Author: Peter Savitsky 

Translator: Jafe Arnold

“The Geographical and Geopolitical Foundations of Eurasianism” (1933) from the compilation Foundations of Eurasianism (Moscow, Arktogeya: 2002)


There are significantly more grounds for calling Russia the “middle state” (Zhong Guo in Chinese) rather than China. The longer that time goes on, the more these grounds will make themselves evident. For Russia, Europe is nothing more than a peninsula of the Old Mainland that lies to the West of its borders. On this mainland, Russia itself occupies the main space, its torso. The total area of European states, taken together, is close to 5 million kilometers squared. The area of Russia within the contemporary USSR is significantly larger than 20 million kilometers squared (especially if one includes the space of the Mongolian and Tyva national republics of former “Outer Mongolia” and “Uryankhay land” which at the current moment are parts of the Soviet Union).

With rare exception, the Russian people of the late 19th and early 20th centuries forgot about the space behind the Urals (one of those who remembered them was the genius Russian chemist D.I. Mendeleev). Now another time has come. The whole “Ural-Kuznetsk combine”, with its blast furnaces, coal mines, and new cities with hundreds of thousands of inhabitants each are being built behind the Urals. There, the Turkestan-Siberian Railway (“Turksib”) is being laid. Nowhere else is the expansion of Russian culture so wide and spontaneous as in the part beyond the Urals, the so-called “Central Asian republics” (Turkmenistan, Tajikistan, Uzbekistan, and Kyrgyzstan). The whole torso of Russian lands, the “shot from Nyegoreloye to Xuchang station”, is coming to life.

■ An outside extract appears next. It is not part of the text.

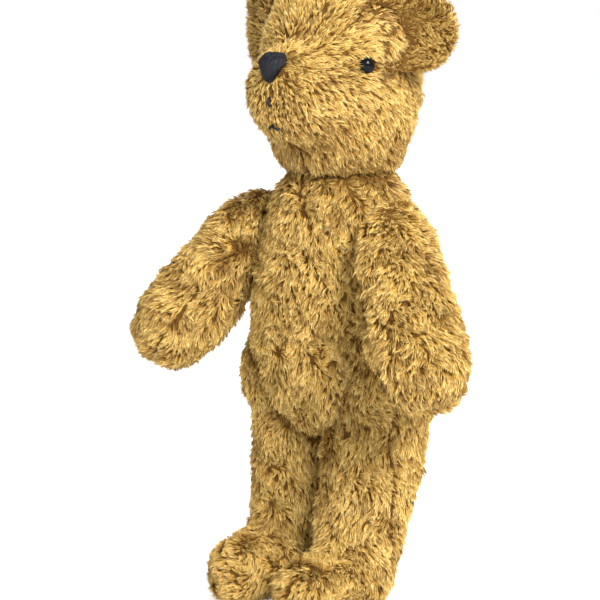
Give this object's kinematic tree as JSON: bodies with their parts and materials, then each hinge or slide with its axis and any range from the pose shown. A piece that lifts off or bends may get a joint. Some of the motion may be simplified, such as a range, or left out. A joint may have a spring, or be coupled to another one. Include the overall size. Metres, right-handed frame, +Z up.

The Eurasianists have their share of serving this turn of events. But along with this, the nature of the Russian world as a central world of the Old Mainland is being quite clearly revealed. There were moments when it seemed that emptiness laid between the periphery of Western Europe (the “European Russia” of the old geographers), to which the Russian lands before the Urals belong, and Asia (China, India, Iran). The Eurasianist arrangement of Russian modernity is filling this void with living, beating life. Since the end of the 19th century, the direct path from Europe to China and Japan has been laid through Russia (Great Siberia is a useful road). Geography points out with absolute certainty that there is no other way to run roads from Europe (at least from the Northern part) to Persia, India, and Indochina. Even today, such opportunities have not yet been fully realized. The Trains-Persian railway, cutting through Persia from the direction of the Northwest towards the Southeast and connected with the same route network as British India and Europe (through the Caucasus, Crimea, and Ukraine), was close to fruition on the eve of the world war. Currently, however, due to political circumstances, it has receded into the realm of groundless projects. There is no connection between the railways of Russian Turkestan (the “Central Asian republics”) and India and Russian railway networks are not oriented towards the Europe-India transit movement. But sooner or later, this movement will become a fact, whether in the form of railway paths, automobile lines, or air traffic. For the latter, the shortest distances are, let us say, of especially large importance for Russia. The greater the weight that will be procured by air traffic with its propensity and desire to fly in straight lines, the clearer will be the role of Russia-Eurasia as the “middle world.” The establishment of transpolar lines can still further enhance this role. In the Far North, Russia is a neighbor of America in a gigantic space. With the opening of a path through the pole, or rather over the pole, Russia will become the connecting link between Asia and North America.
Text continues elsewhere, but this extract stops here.